**What to work on:**
Are you able to quote each entry exactly as written?

**Rows from an object dataset:**
---*---
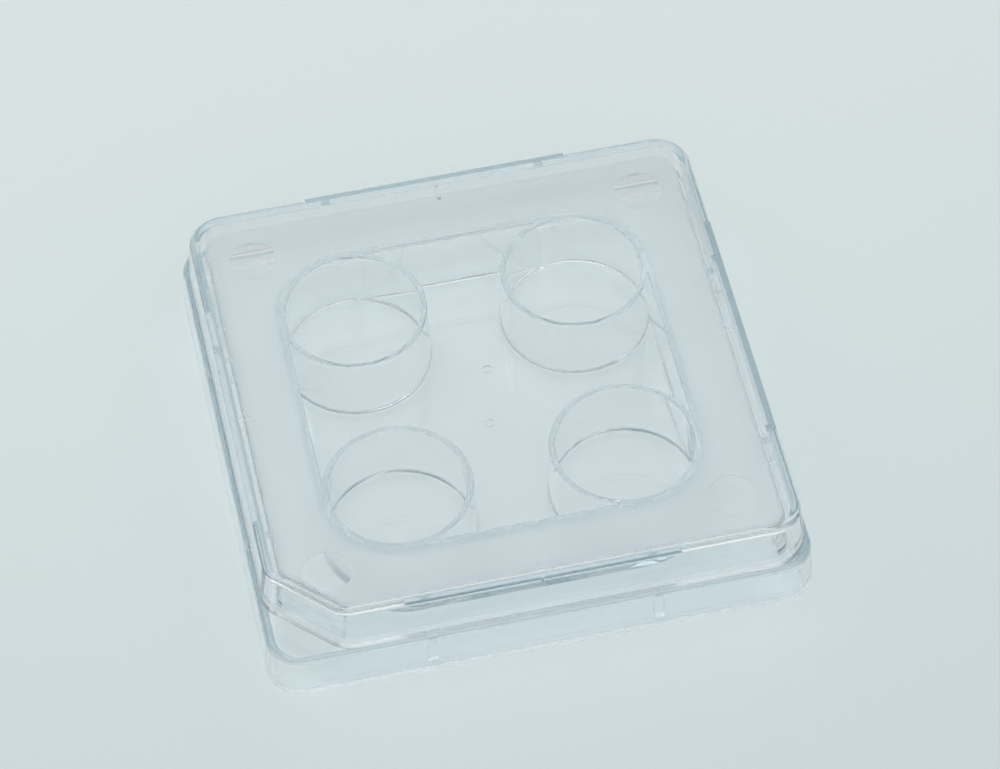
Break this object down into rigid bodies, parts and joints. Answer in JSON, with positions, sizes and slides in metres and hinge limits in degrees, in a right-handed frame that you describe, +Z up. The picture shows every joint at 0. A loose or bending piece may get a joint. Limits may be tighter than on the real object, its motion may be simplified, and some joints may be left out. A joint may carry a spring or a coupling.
{
  "type": "well plate",
  "caption": "Clear square culture dish with round wells in a central trough, a frosted deck and a bevelled lift-off lid.",
  "frame": {"origin": "centre of the footprint, on the surface that the dish stands on", "axes": "+Z up, +X to the right, -Y towards the front; the bevelled corner is front left"},
  "size_m": [0.066, 0.066, 0.0122],
  "materials": {
    "base": "clear polystyrene, with a finely frosted deck",
    "lid": "clear polished polystyrene"
  },
  "bodies": {
    "root": {"plate_base": "base", "lid": "lid"}
  },
  "joints": []
}
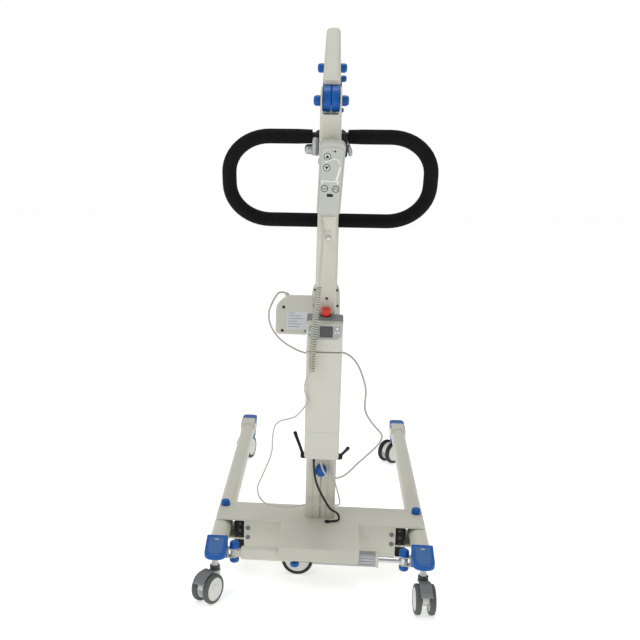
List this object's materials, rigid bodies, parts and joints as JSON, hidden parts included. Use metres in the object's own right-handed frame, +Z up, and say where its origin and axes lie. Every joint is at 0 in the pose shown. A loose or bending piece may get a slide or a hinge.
---*---
**Exercise output:**
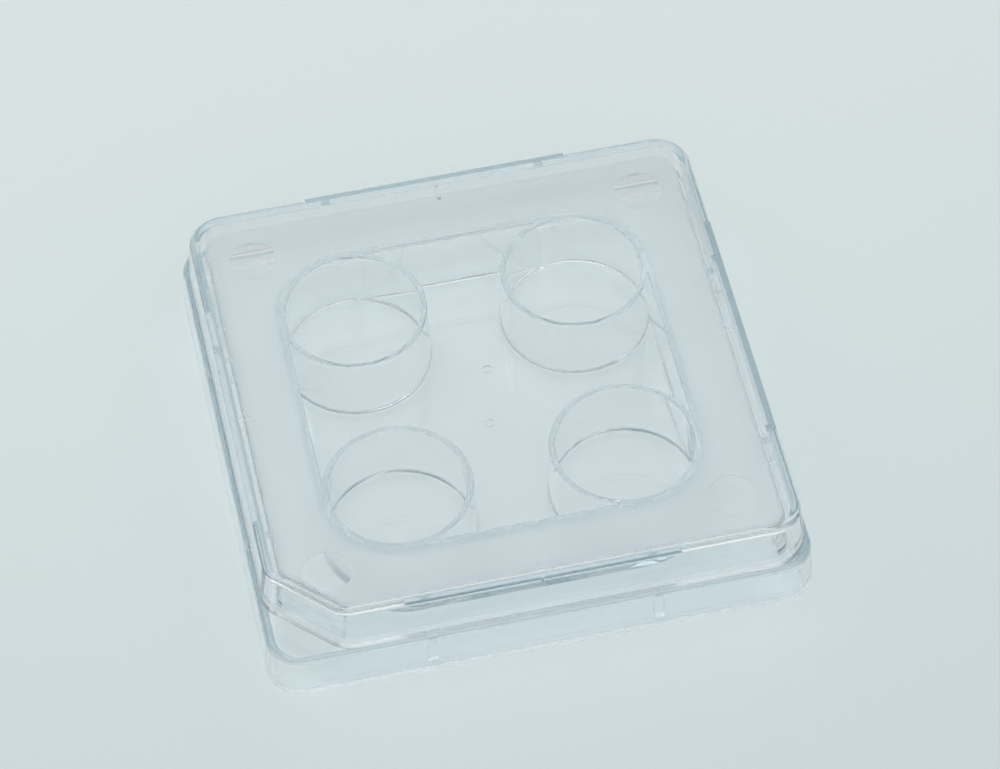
Break this object down into rigid bodies, parts and joints. Answer in JSON, with positions, sizes and slides in metres and hinge limits in degrees, in a right-handed frame that you describe, +Z up. The picture shows every joint at 0. A loose or bending piece may get a joint. Limits may be tighter than on the real object, its motion may be simplified, and some joints may be left out. A joint may carry a spring or a coupling.
{
  "type": "well plate",
  "caption": "Clear square culture dish with round wells in a central trough, a frosted deck and a bevelled lift-off lid.",
  "frame": {"origin": "centre of the footprint, on the surface that the dish stands on", "axes": "+Z up, +X to the right, -Y towards the front; the bevelled corner is front left"},
  "size_m": [0.066, 0.066, 0.0122],
  "materials": {
    "base": "clear polystyrene, with a finely frosted deck",
    "lid": "clear polished polystyrene"
  },
  "bodies": {
    "root": {"plate_base": "base", "lid": "lid"}
  },
  "joints": []
}
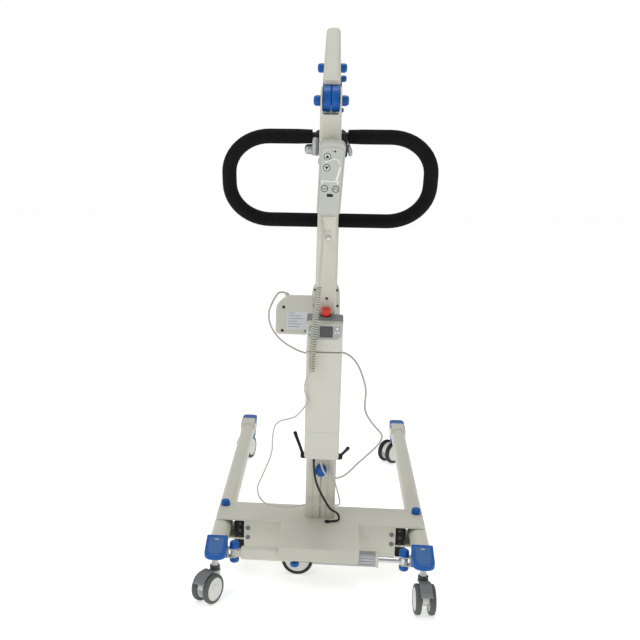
List this object's materials, rigid bodies, parts and joints as JSON, hidden parts included. Use metres in the object's own right-handed frame, +Z up, and say where its origin and axes lie. Every joint is at 0 in the pose shown. A loose or bending piece may get a slide or a hinge.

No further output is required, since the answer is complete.